João Paulo Martins, crítico de vinhos

“O vinho e a ilha deserta. Já várias vezes pensei nisto e nem sempre pelas melhores razões. É que a tal ilha deserta requer uma arte de desenrascanço, desempenho para o qual não me sinto totalmente habilitado. Se calhar, nem fogo sem fósforos consigo fazer. Ora, numa ilha deserta, a arte da sobrevivência determina a fronteira entre a vida e a morte e, apesar das leituras do Robinson Crusoe, Robinson Suíço, Sexta Feira ou Limbos do Pacífico e muitos episódios do McGyver vistos e devorados, parece-me que não iria fazer grande figura. Para esquecer, iria beber a garrafinha que tinha levado. O quê? Para mim, claro como água, um Madeira Blandy’s Boal 1920, já de si salino e iodado, a condizer com a paisagem. E a permitir, por outro lado, o consumo durante o tempo que seria suposto ficar na ilha. Só regressando para contar é que a tal ilha tem graça. Ida sem retorno, não tou nem aí…”

António Braga, enólogo da Sogrape no Douro

“O paraíso, qual paraíso? Em casa com a família? Numa vinha centenária no Douro? Na sala de provas da Ferreira? Numa ilha do Pacífico? Há tantos paraísos e há tantos vinhos, pergunta difícil! Muito difícil! Nós, enólogos, tentamos fazer vinhos para o paraíso de quem os abre, para que, naquele momento mágico em que se abre uma garrafa, tudo à volta seja um bocadinho mais paradisíaco! Se eu pensar num paraíso mais estival, inclino-me sem dúvida para um branco com acidez nervosa ou um rosé de frescura arrebatadora, sempre vinhos de zonas frias, como a verdejante Alsácia, ou mesmo os nossos irreverentes Vinhos Verdes, como os bons Loureiros da Quinta do Ameal, companheiros inseparáveis das mesas com marisco e amigos. Também há o paraíso do crepitar das lareiras, e aí um tinto do Douro será sempre a minha primeira escolha, o incrível equilíbrio entre a maturação e a acidez! Entre o tanino e a amplitude! E aqui é impossível esquecer os Quinta da Leda. E o que dizer da firmeza rústica, cheia de classe, de um bom Barolo de Giuseppe Rinaldi?” 
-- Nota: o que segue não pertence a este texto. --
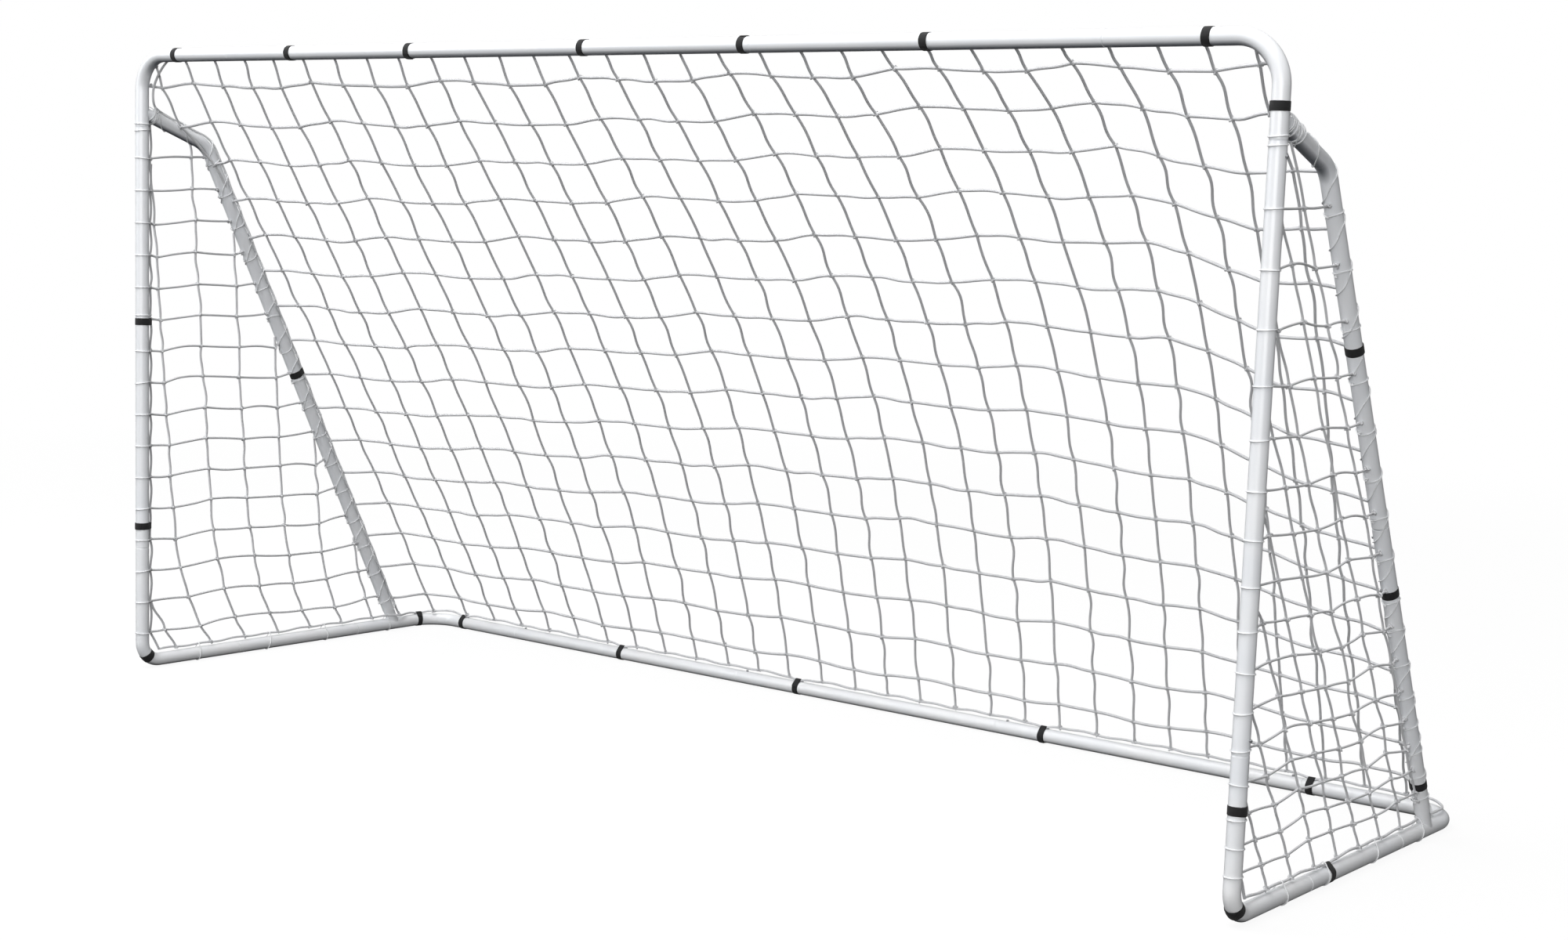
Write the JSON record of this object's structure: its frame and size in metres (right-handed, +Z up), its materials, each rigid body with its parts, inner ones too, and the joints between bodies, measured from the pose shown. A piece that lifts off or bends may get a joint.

Ricardo Diogo, produtor ?de vinhos Madeira (Barbeito)

A ilha do Porto Santo é o único sítio onde perco a noção do tempo. E passear naquela praia, especialmente de manhazinha, inspira-me. Desde sempre foi uma ilha especial para mim. Dou comigo a imaginar beber aquele vinho bem ao fim do dia no bar e esplanada da praia do Hotel do Porto Santo, para mim uma das mais belas esplanadas de praia de Portugal. Muito tranquila, com a vegetação à volta e apenas um pedaço de praia, o amarelo da areia e o azul do mar em fundo. ‘Aquele vinho’ era o Pai Abel Chumbado, um branco da Bairrada, cheia de mineralidade para refrescar as ideias. Naquele lugar, àquela hora, era o vinho perfeito. Se fosse para beber numa montanha, por exemplo, levava um Madeira”. 

Beatriz Machado, directora de vinhos do Hotel Yeatman

“Como fã incondicional dos vinhos portugueses, é-me difícil escolher apenas um. Então contorno o desafio, fecho os olhos e imagino-me em St. Barts, numa ilha com dezenas de praias de areia branca, águas cristalinas e uma paisagem verde e montanhosa pontuada por numerosas lagoas. O que estou a beber?! Um Alvarinho com personalidade, nariz complexo cheio de fruta, sem madeira, com estrutura e acidez e um fim de boca tão longo que dura até dar um mergulho e voltar ao meu livro!”